* Exercise objective *
From the listing below, copy only the lines from the line that contains "write the files" to the line that contains "scene = bpy.context.scene", counting those two lines as part of the copy.
--*--
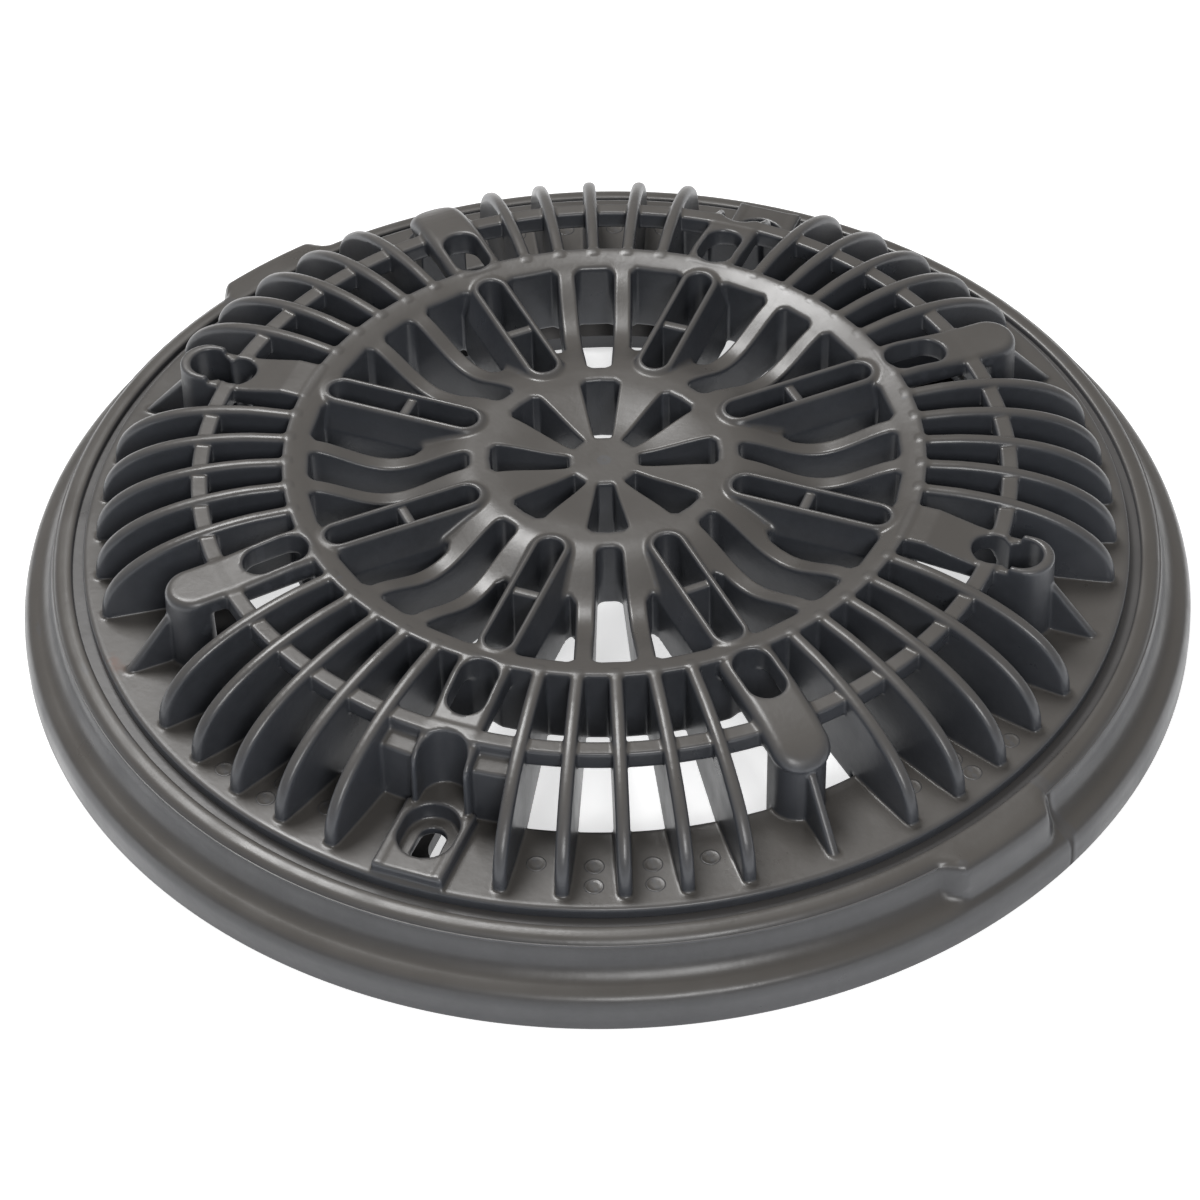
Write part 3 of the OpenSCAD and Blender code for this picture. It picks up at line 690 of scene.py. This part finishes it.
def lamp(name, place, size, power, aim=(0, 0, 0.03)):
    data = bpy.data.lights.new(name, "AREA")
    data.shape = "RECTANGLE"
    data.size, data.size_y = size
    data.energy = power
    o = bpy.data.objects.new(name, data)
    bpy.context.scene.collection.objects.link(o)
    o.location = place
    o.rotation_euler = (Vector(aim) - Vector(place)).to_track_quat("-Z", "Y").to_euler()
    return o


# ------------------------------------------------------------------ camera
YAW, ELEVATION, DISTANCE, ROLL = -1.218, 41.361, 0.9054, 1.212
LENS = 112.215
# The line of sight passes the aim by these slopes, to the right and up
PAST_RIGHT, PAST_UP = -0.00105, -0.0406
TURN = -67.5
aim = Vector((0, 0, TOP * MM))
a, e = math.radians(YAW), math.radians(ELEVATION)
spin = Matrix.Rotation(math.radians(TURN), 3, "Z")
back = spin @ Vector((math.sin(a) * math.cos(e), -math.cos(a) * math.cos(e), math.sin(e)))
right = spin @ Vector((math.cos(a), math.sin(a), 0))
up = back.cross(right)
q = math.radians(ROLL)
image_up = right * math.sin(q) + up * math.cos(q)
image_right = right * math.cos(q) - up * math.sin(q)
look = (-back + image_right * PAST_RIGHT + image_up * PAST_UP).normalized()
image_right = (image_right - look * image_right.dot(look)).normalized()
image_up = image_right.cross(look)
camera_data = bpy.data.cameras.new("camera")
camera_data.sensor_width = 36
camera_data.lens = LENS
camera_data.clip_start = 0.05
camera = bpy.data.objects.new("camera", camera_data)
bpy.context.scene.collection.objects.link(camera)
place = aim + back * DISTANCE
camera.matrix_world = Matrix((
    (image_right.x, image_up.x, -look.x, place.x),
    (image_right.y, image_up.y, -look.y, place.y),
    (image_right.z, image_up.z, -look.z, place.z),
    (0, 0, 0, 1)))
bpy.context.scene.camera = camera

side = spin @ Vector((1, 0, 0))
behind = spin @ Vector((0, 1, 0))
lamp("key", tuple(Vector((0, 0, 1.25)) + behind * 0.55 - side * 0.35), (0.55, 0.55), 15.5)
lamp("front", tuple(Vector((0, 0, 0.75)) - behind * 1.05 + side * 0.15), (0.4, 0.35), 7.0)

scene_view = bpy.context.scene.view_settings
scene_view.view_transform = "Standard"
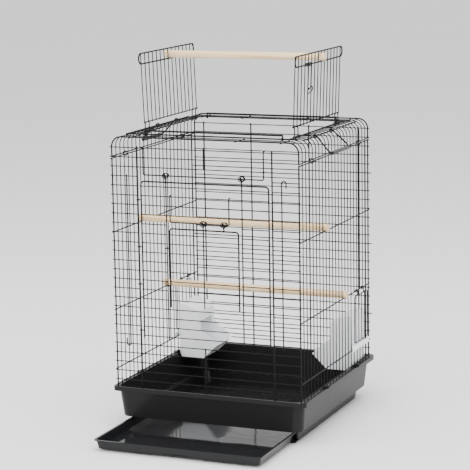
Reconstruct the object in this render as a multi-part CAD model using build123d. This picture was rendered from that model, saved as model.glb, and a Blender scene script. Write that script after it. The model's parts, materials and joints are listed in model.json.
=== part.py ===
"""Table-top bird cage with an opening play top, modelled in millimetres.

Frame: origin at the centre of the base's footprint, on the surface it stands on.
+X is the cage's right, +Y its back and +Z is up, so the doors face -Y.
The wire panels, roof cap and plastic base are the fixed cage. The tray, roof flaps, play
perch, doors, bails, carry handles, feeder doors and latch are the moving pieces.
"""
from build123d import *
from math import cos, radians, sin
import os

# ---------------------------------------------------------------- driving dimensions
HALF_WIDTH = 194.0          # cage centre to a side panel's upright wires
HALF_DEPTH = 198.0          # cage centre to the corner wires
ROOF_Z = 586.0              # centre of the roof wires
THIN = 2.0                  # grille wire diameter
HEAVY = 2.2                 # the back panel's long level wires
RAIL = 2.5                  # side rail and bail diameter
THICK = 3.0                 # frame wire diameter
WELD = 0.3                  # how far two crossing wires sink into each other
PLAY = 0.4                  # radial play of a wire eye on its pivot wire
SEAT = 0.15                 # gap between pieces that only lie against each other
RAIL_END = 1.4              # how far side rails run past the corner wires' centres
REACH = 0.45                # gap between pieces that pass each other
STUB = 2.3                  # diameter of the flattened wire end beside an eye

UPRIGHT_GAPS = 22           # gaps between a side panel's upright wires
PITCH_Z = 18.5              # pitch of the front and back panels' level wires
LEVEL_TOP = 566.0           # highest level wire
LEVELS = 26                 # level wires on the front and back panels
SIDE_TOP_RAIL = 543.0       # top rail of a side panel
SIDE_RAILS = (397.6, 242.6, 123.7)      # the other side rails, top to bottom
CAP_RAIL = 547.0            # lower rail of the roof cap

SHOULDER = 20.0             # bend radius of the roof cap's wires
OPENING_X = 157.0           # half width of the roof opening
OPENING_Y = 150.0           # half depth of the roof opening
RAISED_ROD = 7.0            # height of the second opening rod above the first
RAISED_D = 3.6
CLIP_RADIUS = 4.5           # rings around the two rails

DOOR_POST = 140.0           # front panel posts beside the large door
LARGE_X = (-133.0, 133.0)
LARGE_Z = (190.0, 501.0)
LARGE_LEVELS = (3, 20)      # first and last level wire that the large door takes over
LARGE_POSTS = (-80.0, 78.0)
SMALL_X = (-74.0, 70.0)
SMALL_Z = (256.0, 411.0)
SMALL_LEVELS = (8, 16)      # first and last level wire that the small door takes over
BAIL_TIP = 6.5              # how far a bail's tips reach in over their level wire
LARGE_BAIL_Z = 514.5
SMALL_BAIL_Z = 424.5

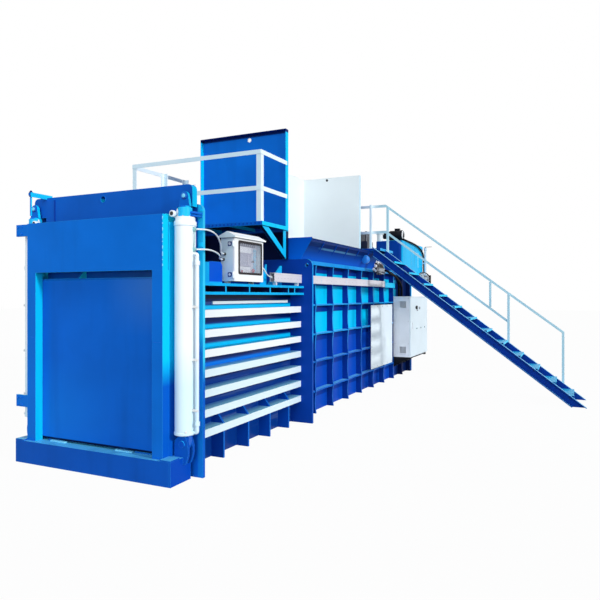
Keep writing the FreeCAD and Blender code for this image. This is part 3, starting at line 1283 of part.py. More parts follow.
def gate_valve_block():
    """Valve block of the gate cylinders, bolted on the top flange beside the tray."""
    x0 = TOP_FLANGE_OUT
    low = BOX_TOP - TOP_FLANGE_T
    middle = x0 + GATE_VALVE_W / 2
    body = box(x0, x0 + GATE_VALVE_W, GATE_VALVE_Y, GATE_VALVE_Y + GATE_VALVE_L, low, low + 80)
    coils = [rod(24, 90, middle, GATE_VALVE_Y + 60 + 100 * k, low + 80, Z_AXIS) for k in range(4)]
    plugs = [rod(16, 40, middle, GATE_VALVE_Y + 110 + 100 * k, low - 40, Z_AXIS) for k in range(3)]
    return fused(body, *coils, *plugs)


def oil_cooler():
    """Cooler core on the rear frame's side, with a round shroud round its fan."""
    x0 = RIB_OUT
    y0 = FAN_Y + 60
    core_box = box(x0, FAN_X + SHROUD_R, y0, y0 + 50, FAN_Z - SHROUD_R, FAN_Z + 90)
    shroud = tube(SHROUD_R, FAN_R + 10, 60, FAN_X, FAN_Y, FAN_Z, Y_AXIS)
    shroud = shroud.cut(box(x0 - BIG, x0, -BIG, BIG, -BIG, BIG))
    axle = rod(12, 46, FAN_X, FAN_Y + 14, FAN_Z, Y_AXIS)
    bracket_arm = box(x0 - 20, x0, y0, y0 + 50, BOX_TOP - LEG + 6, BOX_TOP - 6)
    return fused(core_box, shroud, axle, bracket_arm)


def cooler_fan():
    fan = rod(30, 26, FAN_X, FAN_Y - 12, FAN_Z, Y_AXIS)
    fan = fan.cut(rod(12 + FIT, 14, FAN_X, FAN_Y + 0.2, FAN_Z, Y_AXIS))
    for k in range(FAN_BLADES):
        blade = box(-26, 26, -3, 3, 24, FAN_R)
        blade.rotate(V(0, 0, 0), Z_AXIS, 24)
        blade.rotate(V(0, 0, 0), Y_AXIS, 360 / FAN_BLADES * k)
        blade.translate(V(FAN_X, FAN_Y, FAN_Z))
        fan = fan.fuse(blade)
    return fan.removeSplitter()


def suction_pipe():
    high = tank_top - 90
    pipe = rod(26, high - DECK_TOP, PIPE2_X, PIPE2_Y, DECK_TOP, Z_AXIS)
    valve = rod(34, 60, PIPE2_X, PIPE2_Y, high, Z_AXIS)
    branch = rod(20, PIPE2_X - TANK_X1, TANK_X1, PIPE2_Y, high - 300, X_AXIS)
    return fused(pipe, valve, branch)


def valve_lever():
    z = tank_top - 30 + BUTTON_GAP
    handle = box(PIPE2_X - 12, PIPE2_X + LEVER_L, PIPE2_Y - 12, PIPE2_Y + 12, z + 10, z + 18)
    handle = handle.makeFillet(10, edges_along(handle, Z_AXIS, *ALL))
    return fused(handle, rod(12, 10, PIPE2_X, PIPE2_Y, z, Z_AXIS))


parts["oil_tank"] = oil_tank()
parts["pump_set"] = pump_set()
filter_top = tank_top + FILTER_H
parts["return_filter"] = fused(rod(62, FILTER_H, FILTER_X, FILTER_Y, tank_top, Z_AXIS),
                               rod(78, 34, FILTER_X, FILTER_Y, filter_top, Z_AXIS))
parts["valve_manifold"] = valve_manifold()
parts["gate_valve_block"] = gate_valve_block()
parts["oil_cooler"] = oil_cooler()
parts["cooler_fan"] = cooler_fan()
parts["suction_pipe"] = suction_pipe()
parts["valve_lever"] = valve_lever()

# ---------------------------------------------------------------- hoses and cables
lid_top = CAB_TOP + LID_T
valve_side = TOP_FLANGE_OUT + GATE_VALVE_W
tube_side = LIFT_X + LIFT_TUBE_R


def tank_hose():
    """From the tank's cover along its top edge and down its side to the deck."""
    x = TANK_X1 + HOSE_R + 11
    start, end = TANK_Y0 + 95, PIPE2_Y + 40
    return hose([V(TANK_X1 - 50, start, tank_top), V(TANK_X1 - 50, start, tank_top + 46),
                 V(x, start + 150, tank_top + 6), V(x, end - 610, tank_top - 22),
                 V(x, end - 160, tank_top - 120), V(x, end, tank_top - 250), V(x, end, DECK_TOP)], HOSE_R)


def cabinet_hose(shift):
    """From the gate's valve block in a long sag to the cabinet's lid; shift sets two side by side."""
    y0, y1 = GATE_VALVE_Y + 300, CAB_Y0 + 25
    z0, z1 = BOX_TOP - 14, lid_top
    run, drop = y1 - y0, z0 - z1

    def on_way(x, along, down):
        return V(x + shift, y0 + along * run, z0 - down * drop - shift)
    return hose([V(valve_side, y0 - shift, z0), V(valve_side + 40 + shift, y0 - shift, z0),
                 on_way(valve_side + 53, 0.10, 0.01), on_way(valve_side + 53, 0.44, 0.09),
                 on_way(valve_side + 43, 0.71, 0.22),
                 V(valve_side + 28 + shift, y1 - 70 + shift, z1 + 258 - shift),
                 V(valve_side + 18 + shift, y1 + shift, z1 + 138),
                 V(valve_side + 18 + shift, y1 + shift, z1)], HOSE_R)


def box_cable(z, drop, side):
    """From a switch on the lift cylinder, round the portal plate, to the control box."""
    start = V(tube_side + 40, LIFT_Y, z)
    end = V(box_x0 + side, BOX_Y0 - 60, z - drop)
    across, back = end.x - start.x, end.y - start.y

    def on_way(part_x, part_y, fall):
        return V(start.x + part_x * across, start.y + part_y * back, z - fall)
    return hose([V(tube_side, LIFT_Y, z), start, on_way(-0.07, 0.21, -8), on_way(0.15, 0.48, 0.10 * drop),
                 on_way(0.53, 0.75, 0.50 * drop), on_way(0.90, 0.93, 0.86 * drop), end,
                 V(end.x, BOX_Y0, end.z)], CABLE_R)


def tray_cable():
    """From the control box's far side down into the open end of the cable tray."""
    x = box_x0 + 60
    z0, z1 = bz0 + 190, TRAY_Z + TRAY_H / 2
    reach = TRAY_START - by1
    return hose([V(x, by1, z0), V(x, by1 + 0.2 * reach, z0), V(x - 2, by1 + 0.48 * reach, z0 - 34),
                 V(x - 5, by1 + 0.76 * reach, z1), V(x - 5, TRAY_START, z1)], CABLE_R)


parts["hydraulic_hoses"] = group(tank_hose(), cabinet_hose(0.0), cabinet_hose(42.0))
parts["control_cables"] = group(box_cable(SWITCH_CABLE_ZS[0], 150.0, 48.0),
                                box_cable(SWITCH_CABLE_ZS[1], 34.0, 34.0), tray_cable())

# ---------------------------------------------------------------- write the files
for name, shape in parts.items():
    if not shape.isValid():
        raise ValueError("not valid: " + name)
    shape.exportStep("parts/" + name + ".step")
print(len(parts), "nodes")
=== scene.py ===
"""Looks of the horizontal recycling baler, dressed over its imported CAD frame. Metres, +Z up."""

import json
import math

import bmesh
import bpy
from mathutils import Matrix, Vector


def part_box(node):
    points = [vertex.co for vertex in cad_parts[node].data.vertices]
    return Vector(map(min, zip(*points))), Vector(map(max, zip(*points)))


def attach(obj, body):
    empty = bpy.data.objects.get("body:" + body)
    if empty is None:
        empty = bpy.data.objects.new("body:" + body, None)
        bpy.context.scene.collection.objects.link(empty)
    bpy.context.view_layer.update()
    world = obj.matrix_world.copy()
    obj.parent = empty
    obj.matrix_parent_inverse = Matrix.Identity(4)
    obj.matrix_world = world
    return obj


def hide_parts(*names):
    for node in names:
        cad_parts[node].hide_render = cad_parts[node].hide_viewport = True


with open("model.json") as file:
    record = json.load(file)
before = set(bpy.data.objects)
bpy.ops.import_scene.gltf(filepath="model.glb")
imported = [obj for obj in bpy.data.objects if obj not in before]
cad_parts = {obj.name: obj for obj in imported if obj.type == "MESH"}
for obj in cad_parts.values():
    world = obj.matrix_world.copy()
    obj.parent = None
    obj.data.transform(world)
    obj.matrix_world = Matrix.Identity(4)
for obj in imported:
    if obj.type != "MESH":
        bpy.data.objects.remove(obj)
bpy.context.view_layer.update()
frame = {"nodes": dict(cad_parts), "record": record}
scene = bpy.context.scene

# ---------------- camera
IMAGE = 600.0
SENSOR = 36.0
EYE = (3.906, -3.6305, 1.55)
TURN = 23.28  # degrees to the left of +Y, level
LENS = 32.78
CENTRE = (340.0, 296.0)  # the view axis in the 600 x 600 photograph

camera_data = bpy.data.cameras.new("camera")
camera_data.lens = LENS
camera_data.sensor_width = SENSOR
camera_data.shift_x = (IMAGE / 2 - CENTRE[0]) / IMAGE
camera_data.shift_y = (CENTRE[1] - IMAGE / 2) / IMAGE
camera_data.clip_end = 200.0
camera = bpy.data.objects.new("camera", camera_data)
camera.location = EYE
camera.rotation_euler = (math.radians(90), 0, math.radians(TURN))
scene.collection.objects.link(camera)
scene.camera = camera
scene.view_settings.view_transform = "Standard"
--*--
* Expected answer *
# ---------------------------------------------------------------- write the files
for name, shape in parts.items():
    if not shape.isValid():
        raise ValueError("not valid: " + name)
    shape.exportStep("parts/" + name + ".step")
print(len(parts), "nodes")
=== scene.py ===
"""Looks of the horizontal recycling baler, dressed over its imported CAD frame. Metres, +Z up."""

import json
import math

import bmesh
import bpy
from mathutils import Matrix, Vector


def part_box(node):
    points = [vertex.co for vertex in cad_parts[node].data.vertices]
    return Vector(map(min, zip(*points))), Vector(map(max, zip(*points)))


def attach(obj, body):
    empty = bpy.data.objects.get("body:" + body)
    if empty is None:
        empty = bpy.data.objects.new("body:" + body, None)
        bpy.context.scene.collection.objects.link(empty)
    bpy.context.view_layer.update()
    world = obj.matrix_world.copy()
    obj.parent = empty
    obj.matrix_parent_inverse = Matrix.Identity(4)
    obj.matrix_world = world
    return obj


def hide_parts(*names):
    for node in names:
        cad_parts[node].hide_render = cad_parts[node].hide_viewport = True


with open("model.json") as file:
    record = json.load(file)
before = set(bpy.data.objects)
bpy.ops.import_scene.gltf(filepath="model.glb")
imported = [obj for obj in bpy.data.objects if obj not in before]
cad_parts = {obj.name: obj for obj in imported if obj.type == "MESH"}
for obj in cad_parts.values():
    world = obj.matrix_world.copy()
    obj.parent = None
    obj.data.transform(world)
    obj.matrix_world = Matrix.Identity(4)
for obj in imported:
    if obj.type != "MESH":
        bpy.data.objects.remove(obj)
bpy.context.view_layer.update()
frame = {"nodes": dict(cad_parts), "record": record}
scene = bpy.context.scene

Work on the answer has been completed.